2022 Georgia Code
Title 19 - Domestic Relations
Chapter 9 - Child Custody Proceedings
Article 4 - Power of Attorney for the Care of a Child
§ 19-9-124. Parental Limitation on Delegation of Power of Attorney; Rights, Duties, and Responsibilities of Agents; Acknowledgment of Acceptance of Responsibilities; Approval of Agents; Organizational and Entity Record Keeping

Universal Citation: GA Code § 19-9-124 (2022)

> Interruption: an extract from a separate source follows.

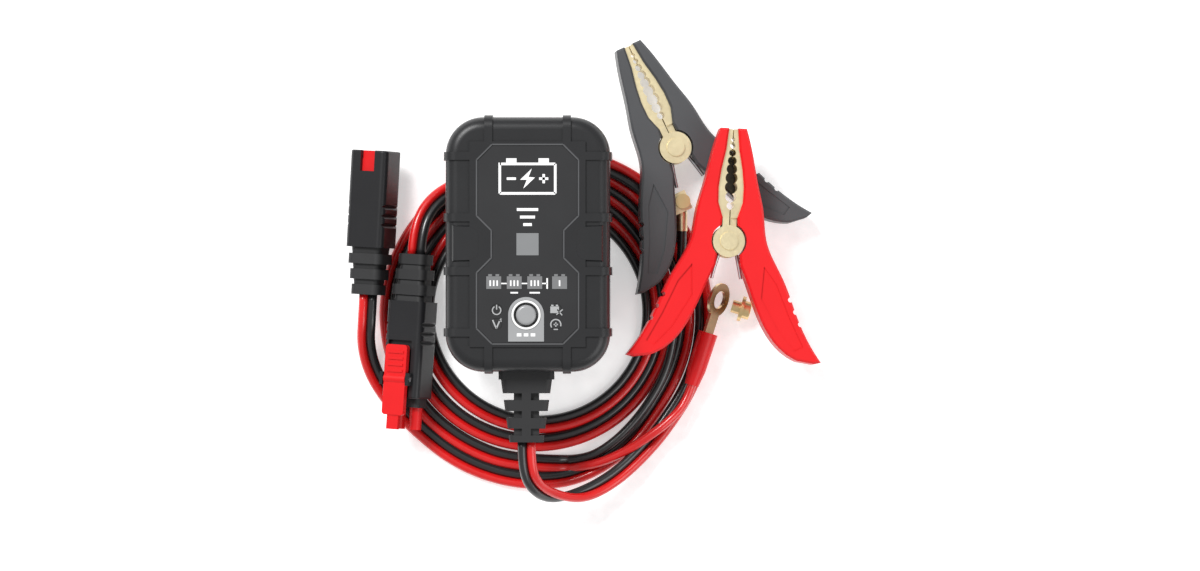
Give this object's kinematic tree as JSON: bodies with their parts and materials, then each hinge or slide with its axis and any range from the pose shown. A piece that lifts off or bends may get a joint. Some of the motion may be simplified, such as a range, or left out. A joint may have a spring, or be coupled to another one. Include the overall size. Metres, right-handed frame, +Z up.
{
  "type": "car battery charger",
  "caption": "Wall-plug car battery charger with mode button and status lamps, twin lead, quick connector, spring clamps and ring terminal.",
  "frame": {"origin": "on the floor under the centre of the charger case", "axes": "+Z up out of the face panel, +Y along the case away from the cord, +X across the case"},
  "size_m": [0.1661, 0.1673, 0.052],
  "materials": {
    "case_plastic": "satin moulded",
    "panel_plastic": "satin",
    "gasket_rubber": "matt",
    "screw_steel": "plated",
    "lens_plastic": "clear grey",
    "button_plastic": "satin",
    "white_plastic": "satin",
    "board": "solder mask",
    "component_plastic": "moulded",
    "brass": "plated brass",
    "black_rubber": "matt",
    "connector_plastic": "satin",
    "red_plastic": "satin",
    "black_plastic": "satin",
    "red_cord": "glossy",
    "black_cord": "glossy"
  },
  "bodies": {
    "charger": {"battery_lamps": "lens_plastic", "black_fixed_arm": "black_plastic", "black_fixed_jaw": "brass", "black_rivet": "screw_steel", "black_spring": "screw_steel", "black_terminal_screw": "brass", "black_terminal_tab": "brass", "black_wire": "black_cord", "black_wire_lug": "brass", "blade_carrier": "component_plastic", "button_label": "white_plastic", "button_surround": "white_plastic", "case_gasket": "gasket_rubber", "case_screws": "screw_steel", "charger_lead": "red_cord", "circuit_board": "board", "cord_coil": "red_cord", "face_panel": "panel_plastic", "front_case": "case_plastic", "indicator_leds": "component_plastic", "internal_leads": "component_plastic", "lever_pin": "screw_steel", "mode_lamps": "lens_plastic", "plug_blades": "brass", "plug_contacts": "red_plastic", "plug_lead": "red_cord", "plug_relief": "black_rubber", "plug_seal": "black_rubber", "plug_shell": "connector_plastic", "rear_case": "case_plastic", "red_fixed_arm": "red_plastic", "red_fixed_jaw": "brass", "red_rivet": "screw_steel", "red_spring": "screw_steel", "red_wire": "red_cord", "ring_boot": "red_cord", "ring_terminal": "brass", "smoothing_capacitors": "component_plastic", "socket_insert": "red_plastic", "socket_lead": "red_cord", "socket_pins": "brass", "socket_relief": "black_rubber", "socket_shell": "connector_plastic", "status_window": "lens_plastic", "strain_relief": "black_rubber", "tactile_switch": "component_plastic", "terminal_screw": "brass", "transformer": "component_plastic"},
    "button": {"mode_button": "button_plastic", "switch_plunger": "component_plastic"},
    "lever": {"release_lever": "red_plastic"},
    "black_arm": {"black_moving_arm": "black_plastic", "black_moving_jaw": "brass"},
    "red_arm": {"red_moving_arm": "red_plastic", "red_moving_jaw": "brass"}
  },
  "joints": [
    {"name": "mode_button_press", "type": "slide", "parent": "charger", "child": "button", "axis": [0, 0, -1], "range_m": [0, 0.0008], "stiffness_N_per_m": 400, "springref_m": -0.0005},
    {"name": "lever_rock", "type": "hinge", "parent": "charger", "child": "lever", "pos_m": [-0.04644, -0.04693, 0.02043], "axis": [-0.9043, 0.0607, -0.4226], "range_deg": [0, 8], "stiffness_Nm_per_rad": 0.05, "springref_deg": -11.46},
    {"name": "black_clamp_hinge", "type": "hinge", "parent": "charger", "child": "black_arm", "pos_m": [0.0513, 0.034, 0.01], "axis": [-0.0698, -0.0399, -0.9968], "range_deg": [0, 28], "stiffness_Nm_per_rad": 0.4, "springref_deg": -28.65, "deforming": ["black_spring"]},
    {"name": "red_clamp_hinge", "type": "hinge", "parent": "charger", "child": "red_arm", "pos_m": [0.0698, 0.00105, 0.02246], "axis": [-0.0698, -0.0399, -0.9968], "range_deg": [0, 28], "stiffness_Nm_per_rad": 0.4, "springref_deg": -28.65, "deforming": ["red_spring"]}
  ]
}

    1. A parent of a child may delegate to an agent in a power of attorney any power and authority regarding the care and custody of such child, except the power to consent to the marriage or adoption of such child, the performance or inducement of an abortion on or for such child, or the termination of parental rights to such child.  Such power and authority may be delegated without the approval of a court, provided that such delegation of power and authority shall not operate to change or modify any parental or legal rights, obligations, or authority established by an existing court order, including a standing order, or deprive a parent of a child of any parental or legal rights, obligations, or authority regarding the custody, parenting time, visitation, or support of such child.  Such delegation of power and authority shall not deprive or limit any support for a child that should be received by such child pursuant to a court order or for any other reason.  When support is being collected for the child by the Child Support Enforcement Agency of the department, such agency shall be authorized to redirect support payments to the agent for the duration of the power of attorney or until the power of attorney is revoked or superseded by a court order.

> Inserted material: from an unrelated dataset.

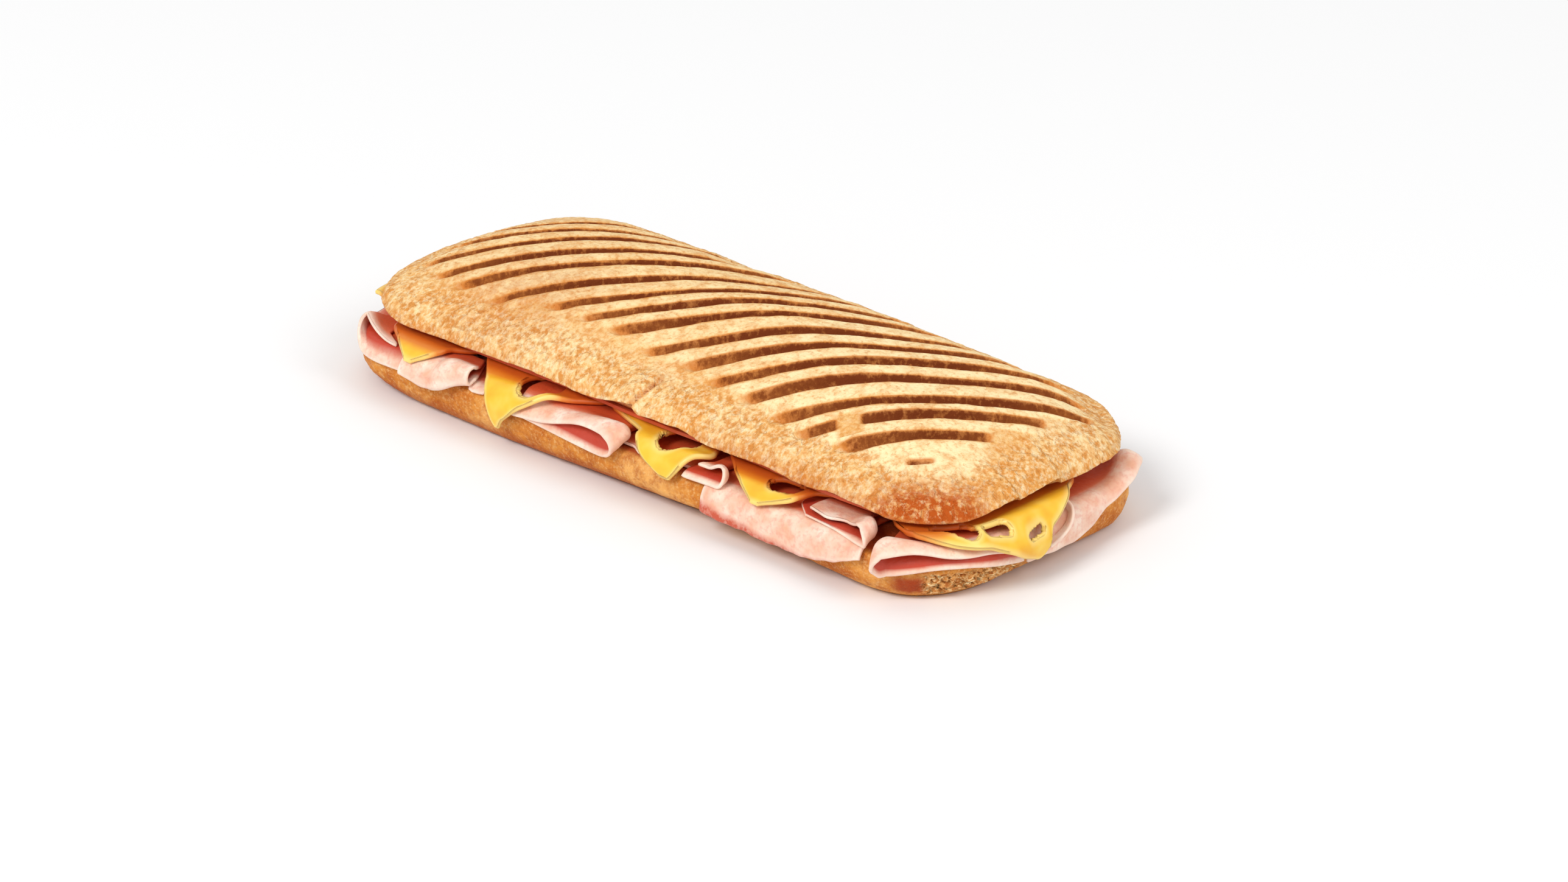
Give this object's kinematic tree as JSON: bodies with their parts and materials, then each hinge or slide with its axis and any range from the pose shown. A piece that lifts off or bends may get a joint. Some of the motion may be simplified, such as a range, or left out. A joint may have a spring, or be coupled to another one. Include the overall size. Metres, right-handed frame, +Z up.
{
  "type": "panini",
  "caption": "Long pressed sandwich: soft loaf with slanting grill marks, folded ham slices and corners of sliced cheese that hang out at the sides.",
  "frame": {"origin": "middle of the loaf's flat underside", "axes": "+X along the loaf towards the end with the overhanging cheese corner, -Y towards the long side that shows the filling, +Z up"},
  "size_m": [0.2535, 0.1143, 0.0413],
  "materials": {
    "crust": null,
    "crust_bottom": null,
    "ham": null,
    "cheese": null
  },
  "bodies": {
    "root": {"bread_top": "crust", "bread_bottom": "crust_bottom", "ham_fold_middle": "ham", "ham_fold_small": "ham", "ham_fold_right": "ham", "ham_hanging": "ham", "ham_flat": "ham", "ham_roll": "ham", "ham_fold_far": "ham", "ham_fold_corner": "ham", "ham_loop": "ham", "ham_near_end": "ham", "ham_far_end": "ham", "ham_upper": "ham", "cheese_left": "cheese", "cheese_long": "cheese", "cheese_middle": "cheese", "cheese_right": "cheese", "cheese_near_end": "cheese", "cheese_far_end": "cheese"}
  },
  "joints": []
}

    2. A power of attorney executed under this article during the pendency of a divorce or custody action shall be void ab initio unless executed or agreed upon by both parties to such action, if both parties have custodial rights to the child or the court presiding over such divorce or custody action enters an order allowing the execution of the power of attorney as being in the best interests of such child.
  1. Except as limited by federal law, this article, or the direction of a parent of a child as expressed in the power of attorney, an agent shall have the same rights, duties, and responsibilities that would otherwise be exercised by such parent of a child pursuant to the laws of this state.
  2. An agent shall acknowledge in writing his or her acceptance of the responsibility for caring for a child for the duration of the power of attorney and, if applicable, shall identify his or her association with a child-placing agency or nonprofit entity or faith based organization.
  3. An agent shall certify that he or she is not currently on the state sexual offender registry of this state or the sexual offender registry or child abuse registry for any other state, a United States territory, the District of Columbia, or any American Indian tribe nor has he or she ever been required to register for any such registry.
  4. The individual executing a power of attorney shall require a prospective agent to provide him or her with a criminal background check if such agent is a nonrelative.  At the time of executing such power of attorney, the individual executing it shall acknowledge having read and reviewed the prospective agent’s criminal background check or shall waive such requirement if the prospective agent is the grandparent, great-grandparent, stepparent, former stepparent, step-grandparent, aunt, uncle, great aunt, great uncle, cousin, or sibling of such child.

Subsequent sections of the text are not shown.